Two young brothers living with their mother and grandmother arrive home one day to discover that their father, absent for 12 years – probably the entire life of the younger brother Ivan – has returned. He sleeps a bit (perhaps after having sex with his wife, perhaps not) and insists on giving wine to his sons, a gesture disapproved but not prevented by the women. He announces that he and the boys are going on a trip, ostensibly to fish. The boys are overjoyed.

They are also completely unprepared for the lack of care they receive and the lack of information about destination, location, or duration encompassed by the announcement of a “trip.” Andrei, more adventurous due to his age and elder status, takes pictures and goes with the flow of his father’s terse manner. Ivan, apprehensive with unspoken and if spoken, unanswered, questions, is defiant. They drive through desolate landscapes to desolate places. The father behaves mysteriously. The boys stumble along, arguing about compliance with this stranger’s orders and only occasionally agreeing about how to cope with their situation.

Finally they arrive by boat at an island, uninhabited and unmarked except for a tower. The father takes off on foot for undisclosed reasons and without a word as to how they will subsist in this place. He digs up a trunk, extracts a box, and secretes the box in the boat, all unobserved by his sons, who have moved out to find worms for their fishing rods. Eventually, a violent conflict erupts. Distraught, Ivan runs to the tower and threatens to jump. His father attempts a rescue but fails. Death alters the terms of the trip, which ends, as it began: destination unknown.
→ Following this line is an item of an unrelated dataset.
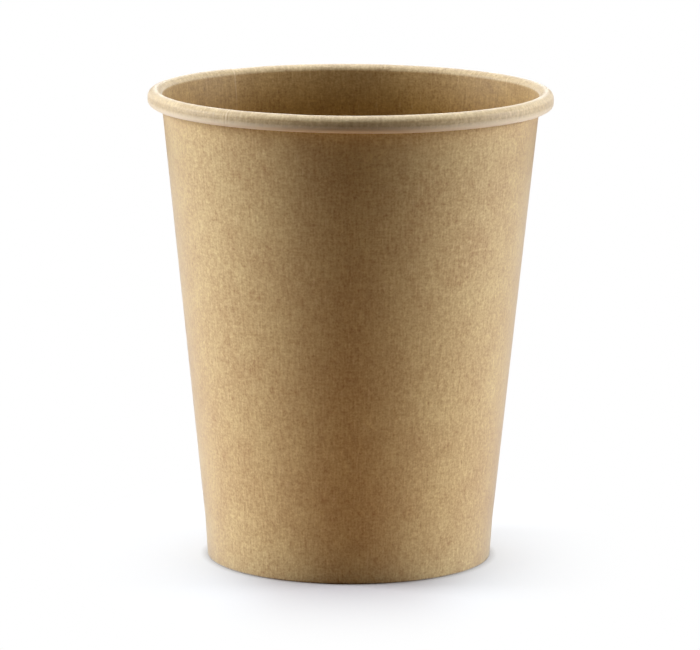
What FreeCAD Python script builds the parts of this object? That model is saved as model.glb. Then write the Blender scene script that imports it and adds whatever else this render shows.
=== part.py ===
import FreeCAD, Part
import math
import os

import Sketcher

# Single-wall paper hot cup, stood on its foot.
# Row frame: millimetres, +Z up, origin on the table under the middle of the cup.
# The cup is two pieces of board: a side wall, wrapped into a cone and lapped at one seam, whose top edge
# is rolled outward into the rim and whose lower edge is folded in and up, and a base disc, whose
# turned-down skirt is held between the wall and that fold.
#
# The side wall is one sheet, so its section is one strip: a path that follows the sheet's inner face from
# the top edge of the fold, down, round the foot, up the wall and round the roll to the tucked edge, with
# the board on the right-hand side of the path. Going round the cup, the strip is drawn three times:
# once for the plain sheet, once two boards thick for the lap, and once stepped out by one board, where
# the outer flap leaves the lap and ramps back to the plain sheet.

NODES = ["sidewall", "base_disc"]

# Driving dimensions: name, value in mm or degrees, meaning.
DRIVING = [
    ("rim_diameter", 80.0, "over the rolled rim"),
    ("cup_height", 93.5, "table to the top of the rim"),
    ("foot_diameter", 56.4, "over the foot"),
    ("side_board", 0.30, "thickness of the side wall's board"),
    ("disc_board", 0.28, "thickness of the base disc's board"),
    ("fold_height", 6.6, "table to the top edge of the fold"),
    ("band_height", 7.6, "height of the pressed band above the foot"),
    ("band_taper", 3.8, "lean of the band, degrees"),
    ("foot_bend", 0.05, "inner radius of the foot's two bends"),
    ("roll_eye", 0.18, "radius left open in the middle of the roll, at the lap"),
    ("roll_gap", 0.08, "air between the turns of the roll, at the lap"),
    ("roll_flank", 0.75, "straight flank of the roll"),
    ("tuck_turn", 50.0, "turn of the tucked edge, degrees"),
    ("seam_lap", 7.0, "width of the lap at the rim"),
    ("seam_ramp", 2.4, "width of the ramp beside the lap at the rim"),
    ("seam_azimuth", 129.0, "inner flap's cut edge, from +X, degrees"),
    ("base_height", 8.0, "table to the underside of the base disc"),
    ("disc_bend", 0.5, "inner radius of the bend into the skirt"),
    ("skirt_clearance", 0.06, "between the skirt and the board on each side"),
    ("skirt_lift", 0.30, "between the skirt's lower edge and the foot's bends"),
]

# Worked-out dimensions: name and formula in the driving ones.
WORKED_OUT = [
    ("roll_pitch", "=side_board + roll_gap / 2"),
    ("tuck_radius", "=roll_eye + 2 * side_board"),
    ("under_radius", "=tuck_radius + roll_pitch"),
    ("crown_radius", "=under_radius + roll_pitch"),
    ("crown_reach", "=rim_diameter / 2 - crown_radius"),
    ("crown_height", "=cup_height - crown_radius"),
    ("wall_radius", "=rim_diameter / 2 - 2 * crown_radius"),
    ("foot_flat", "=(disc_board + 2 * skirt_clearance - 2 * foot_bend) / cos(band_taper)"),
    ("toe_reach", "=foot_diameter / 2 - foot_bend - side_board"),
    ("toe_height", "=foot_bend + side_board"),
    ("band_rise", "=band_height - toe_height + foot_bend * sin(band_taper)"),
    ("band_reach", "=toe_reach + foot_bend * cos(band_taper) + band_rise * tan(band_taper)"),
    ("crown_out", "=crown_reach - band_reach"),
    ("crown_up", "=crown_height - band_height"),
    ("crown_away", "=sqrt(crown_out ^ 2 + crown_up ^ 2)"),
    ("wall_taper", "=(atan(crown_out / crown_up) - asin(crown_radius / crown_away)) / 1 deg"),
    ("mitre", "=sin(band_taper) + tan((wall_taper - band_taper) / 2) * cos(band_taper)"),
    ("lap_angle", "=seam_lap / wall_radius * 180 / pi"),
    ("ramp_angle", "=seam_ramp / wall_radius * 180 / pi"),
    ("sheet_angle", "=360 - lap_angle - ramp_angle"),
    ("channel_reach", "=toe_reach - foot_flat / 2"),
    ("skirt_foot", "=foot_bend + 2 * side_board + skirt_lift"),
]

doc = FreeCAD.newDocument("paper_cup")


def make_sizes():
    """The sheet of sizes: driving dimensions first, then what follows from them."""
    sizes = doc.addObject("Spreadsheet::Sheet", "sizes")
    row = 1
    for name, value, meaning in DRIVING:
        sizes.set(f"A{row}", name)
        sizes.set(f"B{row}", str(value))
        sizes.set(f"C{row}", meaning)
        sizes.setAlias(f"B{row}", name)
        row += 1
    for name, formula in WORKED_OUT:
        sizes.set(f"A{row}", name)
        sizes.set(f"B{row}", formula)
        sizes.setAlias(f"B{row}", name)
        row += 1
    doc.recompute()
    return sizes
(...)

This minimal story derives its force from the challenges faced by the two boys, in particular continual abandonment. Abandonment of family defines the father. The elder brother abandons the younger constantly. The father abandons both periodically even as he has them in his charge. On one level, the film is presenting the primeval dares that presumably force boy children to become men by risking their own and threatening others’ lives. On a deeper level, the film grips with the terror of being left alone to fend for oneself without preparation, warning, or obvious means. The unremitting tension among the family males conveys the pitiless theme: no one can count on anyone for anything and growing up means confronting and surmounting this ineluctable fact. The pain of this reality is barely mitigated by the character of the mother, an undemonstrative but loving parent. She’s absent however, for most of the film, during which the males enact ancient rituals of dare, risk, order around, fight, figure it out, or die.
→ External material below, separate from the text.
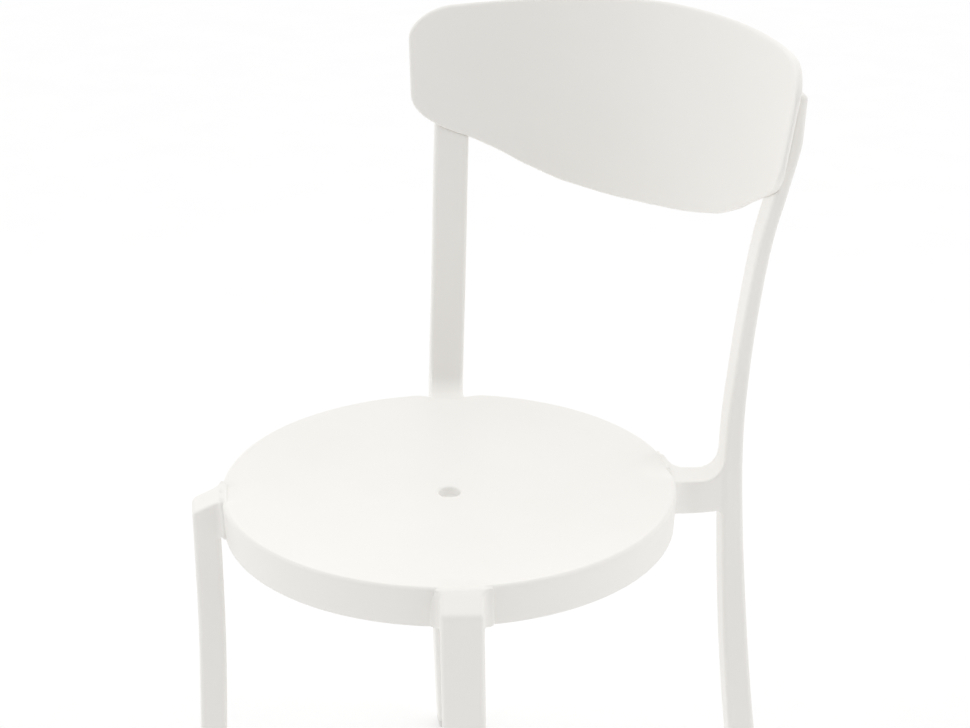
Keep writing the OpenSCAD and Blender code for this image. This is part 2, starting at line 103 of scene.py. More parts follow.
class Effect:
    """Node groups that several finishes share. Each is built once, when it is first asked for."""

    _built: dict[str, bpy.types.NodeTree] = {}

    @classmethod
    def _start(cls, name: str, inputs: dict[str, float], output: str) -> bpy.types.NodeTree:
        """Start a group that reads a place and some numbers, and gives one value.

        Args:
            name: The group's name.
            inputs: The number sockets, with their usual values.
            output: The name of the value that the group gives.

        Returns:
            The new group, with its input and output nodes in it.
        """
        group = bpy.data.node_groups.new(name, "ShaderNodeTree")
        group.interface.new_socket("Place", in_out="INPUT", socket_type="NodeSocketVector")
        for label, usual in inputs.items():
            socket = group.interface.new_socket(label, in_out="INPUT", socket_type="NodeSocketFloat")
            socket.default_value = usual
        group.interface.new_socket(output, in_out="OUTPUT", socket_type="NodeSocketFloat")
        group.nodes.new("NodeGroupInput").name = "in"
        group.nodes.new("NodeGroupOutput").name = "out"
        return group

    @classmethod
    def grain(cls) -> bpy.types.NodeTree:
        """Return the height of a moulded grain: fine pits over a slight long ripple."""
        if "grain" not in cls._built:
            group = cls._start("moulded_grain", {"Scale": 900.0, "Ripple": 30.0}, "Height")
            source, sink, link = group.nodes["in"], group.nodes["out"], group.links.new
            fine = group.nodes.new("ShaderNodeTexNoise")
            fine.inputs["Detail"].default_value = 3.0
            ripple = group.nodes.new("ShaderNodeTexNoise")
            ripple.inputs["Detail"].default_value = 1.0
            add = group.nodes.new("ShaderNodeMath")
            add.operation = "MULTIPLY_ADD"
            add.inputs[1].default_value = 0.8
            link(source.outputs["Place"], fine.inputs["Vector"])
            link(source.outputs["Place"], ripple.inputs["Vector"])
            link(source.outputs["Scale"], fine.inputs["Scale"])
            link(source.outputs["Ripple"], ripple.inputs["Scale"])
            link(ripple.outputs["Fac"], add.inputs[0])
            link(fine.outputs["Fac"], add.inputs[2])
            link(add.outputs[0], sink.inputs["Height"])
            cls._built["grain"] = group
        return cls._built["grain"]

    @classmethod
    def cloud(cls) -> bpy.types.NodeTree:
        """Return a soft mask of broad clouds, for slight differences of tint and gloss."""
        if "cloud" not in cls._built:
            group = cls._start("soft_cloud", {"Scale": 6.0, "Low": 0.35, "High": 0.65}, "Mask")
            source, sink, link = group.nodes["in"], group.nodes["out"], group.links.new
            noise = group.nodes.new("ShaderNodeTexNoise")
            noise.inputs["Detail"].default_value = 4.0
            noise.inputs["Roughness"].default_value = 0.55
            spread = group.nodes.new("ShaderNodeMapRange")
            link(source.outputs["Place"], noise.inputs["Vector"])
            link(source.outputs["Scale"], noise.inputs["Scale"])
            link(noise.outputs["Fac"], spread.inputs["Value"])
            link(source.outputs["Low"], spread.inputs["From Min"])
            link(source.outputs["High"], spread.inputs["From Max"])
            link(spread.outputs["Result"], sink.inputs["Mask"])
            cls._built["cloud"] = group
        return cls._built["cloud"]

    @classmethod
    def scuff(cls) -> bpy.types.NodeTree:
        """Return a mask of short rubbed marks that only lie below a height over the floor."""
        if "scuff" not in cls._built:
            group = cls._start("floor_scuff", {"Scale": 60.0, "Reach": 0.06}, "Mask")
            source, sink, link = group.nodes["in"], group.nodes["out"], group.links.new
            split = group.nodes.new("ShaderNodeSeparateXYZ")
            fade = group.nodes.new("ShaderNodeMapRange")
            fade.inputs["To Min"].default_value = 1.0
            fade.inputs["To Max"].default_value = 0.0
            noise = group.nodes.new("ShaderNodeTexNoise")
            noise.inputs["Detail"].default_value = 6.0
            marks = group.nodes.new("ShaderNodeMapRange")
            marks.inputs["From Min"].default_value = 0.54
            marks.inputs["From Max"].default_value = 0.70
            both = group.nodes.new("ShaderNodeMath")
            both.operation = "MULTIPLY"
            link(source.outputs["Place"], split.inputs[0])
            link(split.outputs["Z"], fade.inputs["Value"])
            link(source.outputs["Reach"], fade.inputs["From Max"])
            link(source.outputs["Place"], noise.inputs["Vector"])
            link(source.outputs["Scale"], noise.inputs["Scale"])
            link(noise.outputs["Fac"], marks.inputs["Value"])
            link(fade.outputs["Result"], both.inputs[0])
            link(marks.outputs["Result"], both.inputs[1])
            link(both.outputs[0], sink.inputs["Mask"])
            cls._built["scuff"] = group
        return cls._built["scuff"]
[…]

The film’s imagery and tone reinforce the foreboding and dread of the story. Water – placid, drenching, brooding, dangerous – dominates. The first scene occurs at a shoreline that invites death-defying dives into unknown depths. Failure to conquer the fright that wells up from this prospect is punished with abandonment in a torrential downpour, a vision of absolute misery that will recur. Water is the source of food, but only after major effort. Water is the moat between life at least somewhat familiar and complete break with civilization. This prevalence of water is not typical of Russian fables, pictured more commonly in dense forests or on endless steppes.

Although the film is in color, the chiaroscuro lighting creates an impression of blackness and a landscape of stark outlines that symbolize the bleakness and danger of the human activity in the foreground. This director has studied his Bergman and Russian predecessors. His artistic skill occasionally breaks through the surface of the film, with scenes whose elegant composition is stronger than the simple action taking place. The father’s darkly seductive, yet almost expressionless face, is an element the director places and watches with a painter’s care.
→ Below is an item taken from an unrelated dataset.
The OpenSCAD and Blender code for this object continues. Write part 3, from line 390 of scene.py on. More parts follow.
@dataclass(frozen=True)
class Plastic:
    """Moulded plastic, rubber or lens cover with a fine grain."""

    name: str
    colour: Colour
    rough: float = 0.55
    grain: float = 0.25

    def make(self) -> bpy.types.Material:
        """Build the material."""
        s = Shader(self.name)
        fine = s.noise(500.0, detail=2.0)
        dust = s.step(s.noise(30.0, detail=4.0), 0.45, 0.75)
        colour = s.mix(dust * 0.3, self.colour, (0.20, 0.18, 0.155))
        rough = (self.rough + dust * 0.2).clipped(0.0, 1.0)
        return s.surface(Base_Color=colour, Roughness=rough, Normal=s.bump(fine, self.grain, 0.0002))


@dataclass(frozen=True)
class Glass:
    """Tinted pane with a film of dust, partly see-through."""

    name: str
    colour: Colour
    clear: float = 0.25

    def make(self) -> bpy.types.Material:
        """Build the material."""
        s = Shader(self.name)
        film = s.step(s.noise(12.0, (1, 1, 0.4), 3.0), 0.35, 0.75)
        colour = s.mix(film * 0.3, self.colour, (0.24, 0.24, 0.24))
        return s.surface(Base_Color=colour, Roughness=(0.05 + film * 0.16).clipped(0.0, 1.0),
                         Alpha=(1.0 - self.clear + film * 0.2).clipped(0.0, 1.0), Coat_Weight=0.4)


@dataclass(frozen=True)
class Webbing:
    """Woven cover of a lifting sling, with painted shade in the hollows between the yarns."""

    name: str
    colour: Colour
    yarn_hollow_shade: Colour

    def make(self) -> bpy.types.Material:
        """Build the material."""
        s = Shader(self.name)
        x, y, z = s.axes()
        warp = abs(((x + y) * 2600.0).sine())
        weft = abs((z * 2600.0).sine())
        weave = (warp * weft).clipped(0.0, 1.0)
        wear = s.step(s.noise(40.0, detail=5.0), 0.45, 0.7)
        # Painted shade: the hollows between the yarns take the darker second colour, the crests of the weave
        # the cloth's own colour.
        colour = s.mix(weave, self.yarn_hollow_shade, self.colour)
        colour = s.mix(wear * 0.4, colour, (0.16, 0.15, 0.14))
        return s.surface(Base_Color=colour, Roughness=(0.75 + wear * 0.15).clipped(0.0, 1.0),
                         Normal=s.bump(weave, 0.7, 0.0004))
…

In fact, the film concentrates on faces with singular intensity. The human face can be a source of meaning and explanation and comfort. Not here. Only the children reveal their emotions in smiles, scowls, grimaces, tears. The adults move their eyes but transmit almost nothing a child could comprehend. They are a mystery when viewed through a child’s eyes, the vantage point of this film. It bodes well for the director that the sentimentality and self-pity that lurk in this perspective are completely absent in this work.

Has the father survived a gulag and returns to teach his sons to do the same? Or perhaps the military, once guarding a god-forsaken outpost where something life-preserving was buried and must now be retrieved and bequeathed? Did this director experience the treatment by parents so eloquently portrayed? Whatever its intellectual origin, this film exemplifies the paradox at the heart of successful art. It melds light and shape and color that grasp with irresistible emotion in order to create a vision of life whose only triumph is having survived to tell the tale.